The Aaa-rated corporate bond risk premium was 1.13 percent in December 2012 and increased to 1.36 percent in December 2015.

The default risk premiums on Baa corporate bonds are generally better indicators of investor pessimism or optimism about economic expectations than are those on Aaa-rated bonds. More firms fail or suffer financial distress during periods of recession than during periods of economic expansion. 

Thus, investors tend to require higher premiums to compensate for default risk when the economy is in a recession or is expected to enter one. Notice in Table 8.4 that the risk premium on Baa-rated bonds was two percentage points in March 1980 (14.5 – 12.5 percent). 

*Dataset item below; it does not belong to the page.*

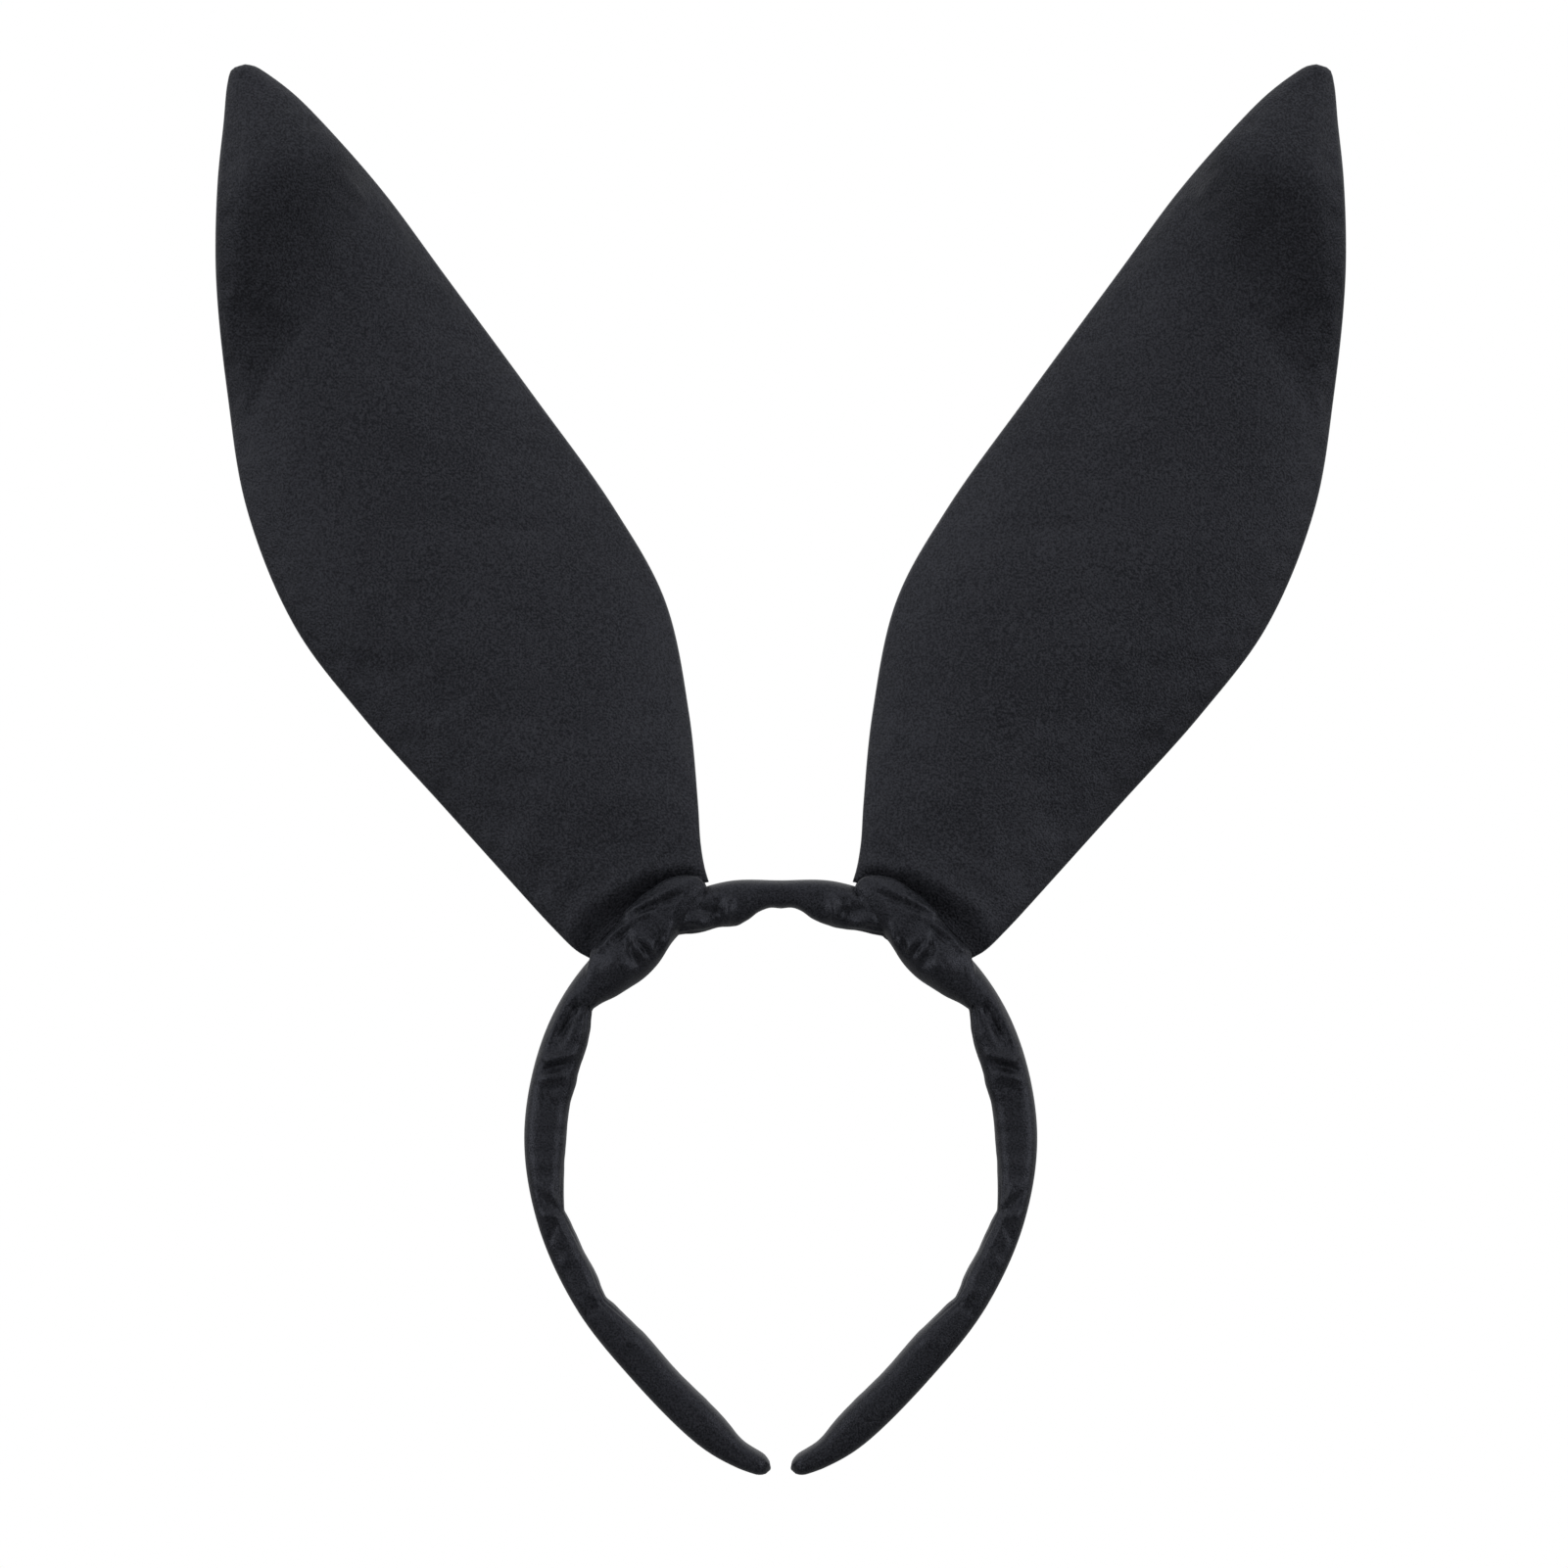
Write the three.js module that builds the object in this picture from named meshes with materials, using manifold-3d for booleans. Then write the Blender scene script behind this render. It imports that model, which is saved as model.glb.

The default risk premium on Baa-rated bonds was 2.5 percentage points in November 2001 and reflected concerns about the slowing of economic activity in the United States and continued uncertainty after the terrorist attack on September 11, 2001. 

As of October 2006, the risk premium on Baa-rated corporate debt was 1.5 percentage points over the interest rate on 20-year Treasury bonds.

The Baa-rated bond risk premium increased to 2.1 percentage points by October 2008, due to the financial difficulties in the United States. Baa-rated corporate bonds relative to 20-year Treasury bonds exhibited a 2.09 percent risk premium in December 2012 and a 2.85 percent premium in December 2015. 

The relatively high default risk premium at the end of 2015 reflects concern about possibly slower economic growth. Being risk-averse, bond investors will require higher expected additional compensation when they believe the probability of default increases.

Sometimes corporations issue bonds with ratings lower than Baa. These are called high-yield or junk bonds because they have a substantial probability of default. While many institutional investors are restricted to investing in only investment-grade (Baa-rated or higher) corporate debt, others are permitted to invest in high-yield, high-risk corporate debt.